Côté extrême droite, les attaques n’ont pas tardé. «Richard Ferrand a refusé le pass sanitaire pour accéder à l’Assemblée nationale. Eh oui, tout ça c’est pour les gueux !» a réagi le président des Patriotes, Florian Philippot, qui participe à toutes les manifestations contre la vaccination obligatoire et le pass depuis plusieurs jours. «Ferrand ne veut pas d’un pass sanitaire à l’Assemblée nationale, comme si les députés, en plus de leur immunité parlementaire, avaient une immunité sanitaire ! Avec Ferrand, le virus est populaire, pas parlementaire !» a de son côté réagi le député européen RN Gilbert Collard.

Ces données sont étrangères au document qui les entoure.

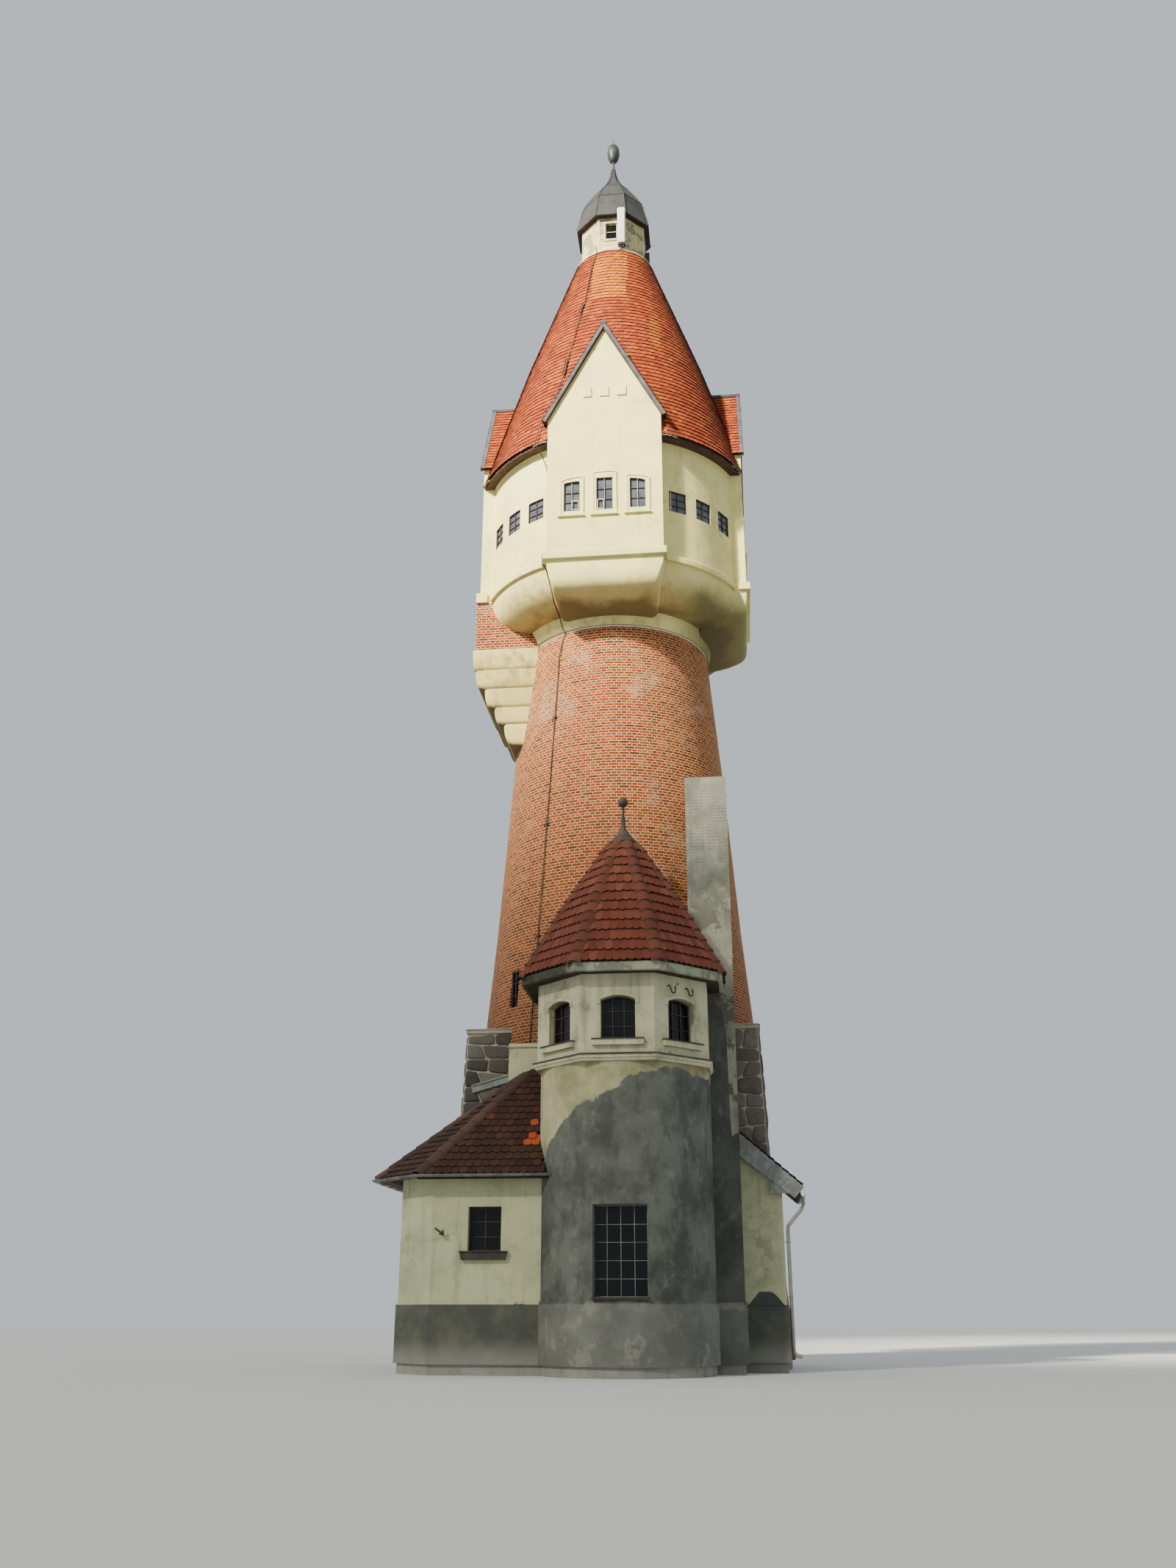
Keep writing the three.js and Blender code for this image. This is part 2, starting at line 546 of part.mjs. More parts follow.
function annexOutline(inset) {
  const i = inset;
  return [[-1200, ANNEX_FACE + i], [-3600 + 0.414 * i, ANNEX_FACE + i], [-4450 + i, -3850 + 0.414 * i],
    [-4450 + i, -1200 - i], [-1200, -1200 - i]];
}
const roofPlanes = (drop) => {
  const front = alongX([[-5080, ANNEX_EAVE - drop], [-900, ANNEX_EAVE - drop],
    [-900, ANNEX_EAVE - drop + ANNEX_PITCH.front * 4180]], -6000, -1000);
  const left = alongY([[-5000, ANNEX_EAVE - drop], [-900, ANNEX_EAVE - drop],
    [-900, ANNEX_EAVE - drop + ANNEX_PITCH.left * 4100]], -6000, -1120);
  const corner = alongX([[0, ANNEX_EAVE - drop], [8000, ANNEX_EAVE - drop],
    [8000, ANNEX_EAVE - drop + ANNEX_PITCH.diagonal * 8000]], -6000, 6000)
    .rotate([0, 0, -45]).translate([-4425, -4505, 0]);
  return front.intersect(left).intersect(corner);
};
const annexRoofSolid = roofPlanes(0);
const underRoof = plan([[-9000, -9000], [0, -9000], [0, 0], [-9000, 0]], 0, ANNEX_EAVE - GAP)
  .add(roofPlanes(190 + GAP));
const annexWall = cut(
  joined([plan(annexOutline(0), FOOT, 7000), plan(annexOutline(-40), FOOT, PLINTH)]),
  plan(annexOutline(300), 0, 8000),
  box(-2825, -2125, -6000, -4000, 2370, 3260),
);
add('annex_wall', cut(annexWall.intersect(underRoof), shaftSeat, turretSeat, pierSeats[0], linkSeat), 'render');
const annexRoof = cut(annexRoofSolid.add(plan([[-1000, -5080], [-3850, -5080], [-5000, -3930], [-5000, -1120],
  [-1000, -1120]], ANNEX_EAVE, ANNEX_EAVE + 60)), roofPlanes(190), shaftSeat, turretSeat, pierSeats[0], linkSeat);
add('annex_roof', largest(annexRoof), 'tile');
add('annex_glazing', box(-2880, -2070, -4700 + 300 + GAP, -4700 + 312, 2310, 3320), 'glass');

function gutterStrip(a, b, z0, z1) {
  const o = [[-900, -5080 - a], [-3850 - 0.414 * a, -5080 - a], [-5000 - a, -3930 - 0.414 * a], [-5000 - a, -1300]];
  const i = [[-5000 - b, -1300], [-5000 - b, -3930 - 0.414 * b], [-3850 - 0.414 * b, -5080 - b], [-900, -5080 - b]];
  return plan([...o, ...i], z0, z1);
}
const annexGutter = cut(gutterStrip(GAP, 120, 3800, 3905), gutterStrip(9, 112, 3809, 4000), turretSeat);
add('annex_gutter', annexGutter, 'sheet');

// Lean-to wing

const wingSlab = (by) => alongY([[1500, wingTop(1500) - WING_ROOF - by], [WING_END, wingTop(WING_END) - WING_ROOF - by],
  [WING_END, wingTop(WING_END)], [1500, wingTop(1500)]], WING_FACE - 100, WING_BACK + 100);
add('wing_wall', largest(cut(wingShell(0), wingSlab(GAP), shaftSeat, flueSeat)), 'render');
const wingRoof = cut(wingSlab(0), shaftSeat, flueSeat, pierSeats[1], pierSeats[2]);
add('wing_roof', wingRoof, 'tile');
const barge = joined([
  alongY([[PIL_R + 1, wingTop(PIL_R + 1) + 20], [4250, wingTop(4250) + 20], [4035, 3525], [PIL_R + 1, 4410]],
    WING_FACE - 160, WING_FACE - 100 - GAP),
  box(3530, 4000, WING_FACE - 130, WING_FACE - 100 - GAP, 3625, 3860),
]);
add('wing_barge_board', largest(cut(barge, shaftSeat, pierSeats[1])), 'board');
const wingGutter = cut(box(WING_END + GAP, WING_END + 115, WING_FACE - 100, WING_BACK + 100, 3530, 3635),
  box(WING_END + 9, WING_END + 106, WING_FACE - 91, WING_BACK + 91, 3539, 3800));
add('wing_gutter', wingGutter, 'sheet');

function rod(a, b, radius) {
  const from = new THREE.Vector3(...a);
  const to = new THREE.Vector3(...b);
  const g = new THREE.CylinderGeometry(radius, radius, from.distanceTo(to), 10);
  g.applyQuaternion(new THREE.Quaternion().setFromUnitVectors(new THREE.Vector3(0, 1, 0),
    to.clone().sub(from).normalize()));
  g.translate((a[0] + b[0]) / 2, (a[1] + b[1]) / 2, (a[2] + b[2]) / 2);
  return solid(g);
}
const pipeX = WING_SIDE + 90;
const pipeY = WING_FACE + 100;
const downspout = joined([
  rod([pipeX, pipeY, 430], [pipeX, pipeY, 2920], 42),
  rod([pipeX, pipeY, 2900], [4228, pipeY, 3285], 42),
  rod([4228, pipeY, 3270], [4228, pipeY, 3530 - GAP], 42),
  rod([pipeX, pipeY, 445], [pipeX + 110, pipeY, 350], 42),
  box(WING_SIDE + GAP, pipeX, pipeY - 15, pipeY + 15, 2600, 2640),
  box(WING_SIDE + GAP, pipeX, pipeY - 15, pipeY + 15, 1700, 1740),
]);
add('downspout', downspout, 'sheet');

export default part;
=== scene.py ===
import json
import random
from math import asin, copysign, cos, degrees, floor, hypot, pi, radians, sin, sqrt, tan

import bmesh
import bpy
from mathutils import Matrix, Vector
from mathutils.geometry import tessellate_polygon

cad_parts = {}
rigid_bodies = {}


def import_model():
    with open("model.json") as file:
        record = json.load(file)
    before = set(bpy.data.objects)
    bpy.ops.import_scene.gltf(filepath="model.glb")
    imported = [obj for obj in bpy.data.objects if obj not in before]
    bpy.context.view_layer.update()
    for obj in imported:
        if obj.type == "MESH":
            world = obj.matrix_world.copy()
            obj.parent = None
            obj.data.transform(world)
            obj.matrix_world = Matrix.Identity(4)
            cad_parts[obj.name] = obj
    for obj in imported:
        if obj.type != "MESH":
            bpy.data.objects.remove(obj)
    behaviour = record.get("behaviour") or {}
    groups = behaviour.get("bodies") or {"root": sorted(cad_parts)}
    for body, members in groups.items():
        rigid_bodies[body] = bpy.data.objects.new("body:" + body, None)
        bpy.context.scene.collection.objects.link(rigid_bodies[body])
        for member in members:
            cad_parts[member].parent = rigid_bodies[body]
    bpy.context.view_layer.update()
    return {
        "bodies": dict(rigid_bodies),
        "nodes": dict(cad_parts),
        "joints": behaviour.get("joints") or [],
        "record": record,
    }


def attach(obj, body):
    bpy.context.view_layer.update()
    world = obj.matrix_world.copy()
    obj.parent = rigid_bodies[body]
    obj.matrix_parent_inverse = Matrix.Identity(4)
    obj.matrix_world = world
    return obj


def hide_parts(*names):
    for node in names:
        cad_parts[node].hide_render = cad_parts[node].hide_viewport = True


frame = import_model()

dice = random.Random(7)


def link(thing):
    bpy.context.scene.collection.objects.link(thing)


# Camera, floor and light

def make_camera():
    turn, pitch, roll = (radians(a) for a in (6.15, 21.1, -0.05))
    right, ahead, up = Vector((cos(turn), sin(turn), 0)), Vector((-sin(turn), cos(turn), 0)), Vector((0, 0, 1))
    look = cos(pitch) * ahead + sin(pitch) * up
    top = cos(pitch) * up - sin(pitch) * ahead
    right, top = cos(roll) * right - sin(roll) * top, sin(roll) * right + cos(roll) * top
    data = bpy.data.cameras.new("camera")
    data.sensor_fit = "HORIZONTAL"
    data.sensor_width = 36
    data.lens = 42.075
    data.clip_end = 2000
    camera = bpy.data.objects.new("camera", data)
    place = Matrix((right, top, -look)).transposed().to_4x4()
    place.translation = (2.887, -34.379, 1.15)
    camera.matrix_world = place
    link(camera)
    bpy.context.scene.camera = camera


def make_light():
    side, climb = radians(37), radians(33)
    towards = Vector((-sin(side), -cos(side), tan(climb))).normalized()
    for name, kind, energy, place, settings in (
            ("key", "SUN", 1.5, Vector((0, 0, 0)), {"angle": radians(3)}),
            ("head_spot", "SPOT", 1050000, Vector((0, 0, 26)) + towards * 70,
             {"spot_size": radians(25), "spot_blend": 1, "shadow_soft_size": 2})):
        data = bpy.data.lights.new(name, kind)
        data.energy = energy
        data.color = (1, 0.95, 0.79)
        for key, value in settings.items():
            setattr(data, key, value)
        lamp = bpy.data.objects.new(name, data)
        lamp.location = place
        lamp.rotation_euler = towards.to_track_quat("Z", "Y").to_euler()
        link(lamp)
    world = bpy.data.worlds.new("studio")
    world.use_nodes = True
    sky = world.node_tree.nodes["Background"].inputs
    sky["Color"].default_value = (0.84, 0.92, 1, 1)
    sky["Strength"].default_value = 0.72
    bpy.context.scene.world = world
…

Jeudi après-midi, lors de l’examen du projet de loi dans l’hémicycle, plusieurs députés LREM ont retenté leur chance en déposant des amendements semblable à celui retoqué en commission. «Nous ne pouvons pas demander à nos concitoyens des choses que nous ne nous appliquerions pas en premier lieu a nous même» a déclaré la députée macroniste de Haute-Vienne Sophie Beaudoin-Hubière à l’origine d’un amendement prévoyant la mise en place d’un pass sanitaire pour le Parlement, les conseils régionaux et départementaux. «Si l’un d’entre nous était atteint du virus Ebola, quand j’entends M. le ministre, cela voudrait dire qu’on ne pourrait pas lui demander de ne pas venir» s’est de son côté, étonné le député de l’Indre François Jolivet. Comme en commission la veille, lesdits amendements ont tous été rejetés. «Nul ne peut empêcher, par exemple, un parlementaire de voter un budget, c’est le fondement même de cette fameuse immunité parlementaire […] le risque d’inconstitutionnalité est élevé» a rappelé le ministre de la Santé Olivier Véran reprenant l’argumentaire de Richard Ferrand. Le locataire de l’avenue de Ségur a tout de même reconnu que «dans l’absolu», l’idée d’instaurer un tel pass «ne le choque pas».

Mise à jour : ajout du dernier paragraphe sur les amendements déposés jeudi après-midi.